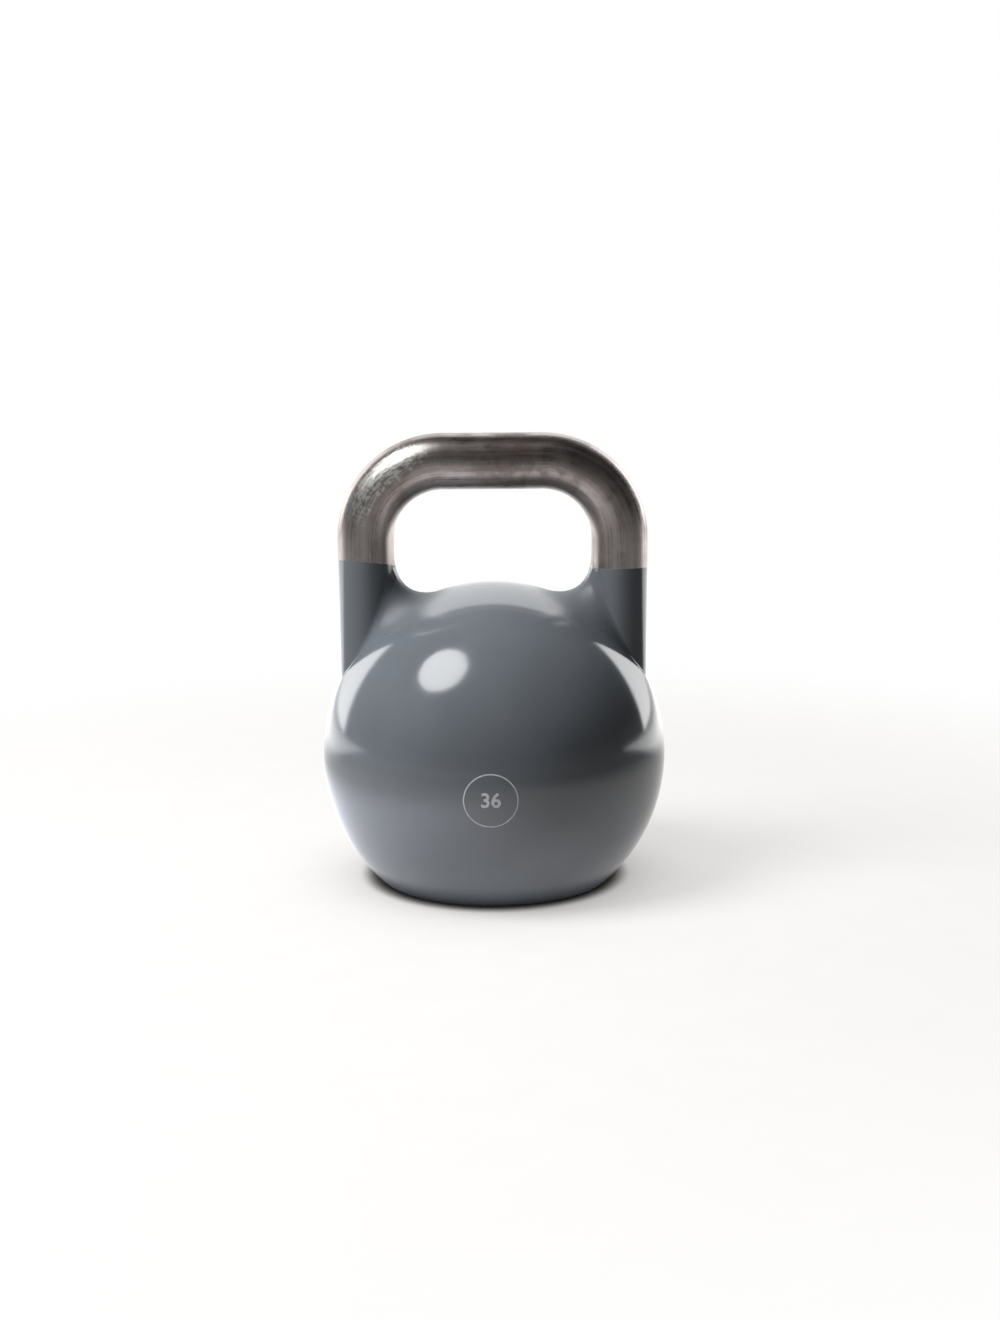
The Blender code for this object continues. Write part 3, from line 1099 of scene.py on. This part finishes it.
def paint_line_mask(tree, point, axes, line, grip):
    """One below the masked edge of the paint on each leg, nought above it."""
    wobble = product(tree, noise(tree, point, 220.0, 2.0), LINE_WOBBLE)
    is_right = calculate(tree, "GREATER_THAN", axes["X"], 0.0)
    out = distance_from_leg(tree, axes["X"], grip.leg_x)
    heights = []
    for height, slope in ((line.left_height, line.left_slope), (line.right_height, line.right_slope)):
        terms = ((out, slope[0]), (axes["Y"], -slope[1]))
        heights.append(weighted_sum(tree, *terms, start=height))
    rise = calculate(tree, "SUBTRACT", heights[1], heights[0])
    chosen = calculate(tree, "MULTIPLY_ADD", rise, is_right, heights[0])
    edge = calculate(tree, "SUBTRACT", calculate(tree, "ADD", chosen, wobble), axes["Z"])
    return spread(tree, edge, -LINE_BLUR, LINE_BLUR)


def steel_of(tree, grip):
    length, leg, bend = bar_length(grip)
    inputs = {
        "Steel Colour": (*grip.steel_colour, 1),
        "Bar Radius": grip.radius,
        "Bar Middle": length / 2,
        "Bend Start": leg,
        "Bend End": leg + bend,
    }
    return place_group(tree, "handled_steel", inputs)


PAINT_ROUGHNESS = (0.11, 0.15)
PAINT_THICKNESS = 0.00012
PAINT_IOR = 1.6
MOTTLE_SHADE = 0.9  # the darker paint's share of the paint colour
FLARE_START = 0.006  # the flare's rougher paint and its painted shade are full at this distance from the leg
FLARE_END = (0.034, 0.060)  # and fades between these distances from the leg's axis
FLARE_HEIGHTS = (0.150, 0.168)
# painted shade: share of the paint colour left on the flare where the horn meets the ball
FLARE_PAINTED_SHADE = 0.80
FLARE_ROUGHNESS = 0.42


def flare_mask(tree, axes, grip):
    """One on the part of a horn that widens, where the paint is rougher and darkened with painted shade.
    """
    out = distance_from_leg(tree, axes["X"], grip.leg_x)
    reach = level_length(tree, out, axes["Y"])
    return product(
        tree,
        spread(tree, reach, grip.radius, grip.radius + FLARE_START),
        spread(tree, reach, FLARE_END[1], FLARE_END[0]),
        spread(tree, axes["Z"], *FLARE_HEIGHTS),
    )


def paint_material(scene):
    """Gloss paint on the ball and the horns, with bare steel above the masked line."""
    ball, grip = scene.kettlebell_ball, scene.kettlebell_grip
    material, tree, shader = new_material("gloss_paint_and_bare_steel")
    point = object_point(tree)
    axes = axes_of(tree, point)
    painted = paint_line_mask(tree, point, axes, scene.kettlebell_paint_line, grip)
    bare = calculate(tree, "SUBTRACT", 1.0, painted)
    flare = flare_mask(tree, axes, grip)
    ripple = place_group(tree, "sprayed_ripple", {"Point": point})
    steel = steel_of(tree, grip)
    colour = tuple(ball.paint_colour)
    darker = tuple(MOTTLE_SHADE * channel for channel in colour)
    # painted shade darkens the paint colour on each horn's flare
    flare_painted_shade = tuple(FLARE_PAINTED_SHADE * channel for channel in colour)
    paint = mix_colours(tree, spread(tree, ripple["Mottle"], 0.3, 0.7), darker, colour)
    paint = mix_colours(tree, flare, paint, flare_painted_shade)
    gloss = spread(tree, ripple["Mottle"], 0.3, 0.7, *PAINT_ROUGHNESS)
    gloss = calculate(tree, "MULTIPLY_ADD", flare, FLARE_ROUGHNESS, gloss)
    rough = weighted_sum(tree, (bare, steel["Roughness"]), (painted, gloss))
    height = weighted_sum(tree, (bare, steel["Height"]), (painted, ripple["Height"]))
    height = calculate(tree, "MULTIPLY_ADD", painted, PAINT_THICKNESS, height)
    link(tree, mix_colours(tree, painted, steel["Colour"], paint), shader.inputs["Base Color"])
    link(tree, rough, shader.inputs["Roughness"])
    link(tree, bare, shader.inputs["Metallic"])
    add_bump(tree, shader, height)
    shader.inputs["IOR"].default_value = PAINT_IOR
    return material


def steel_material(scene):
    material, tree, shader = new_material("handled_bar_steel")
    steel = steel_of(tree, scene.kettlebell_grip)
    link(tree, steel["Colour"], shader.inputs["Base Color"])
    link(tree, steel["Roughness"], shader.inputs["Roughness"])
    add_bump(tree, shader, steel["Height"])
    shader.inputs["Metallic"].default_value = 1
    return material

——

(Requirements)
Using the listing above, pick out each line that contains the word "scene", then copy it.

(Response below)
The Blender code for this object continues. Write part 3, from line 1099 of scene.py on. This part finishes it.
def paint_material(scene):
    ball, grip = scene.kettlebell_ball, scene.kettlebell_grip
    painted = paint_line_mask(tree, point, axes, scene.kettlebell_paint_line, grip)
def steel_material(scene):
    steel = steel_of(tree, scene.kettlebell_grip)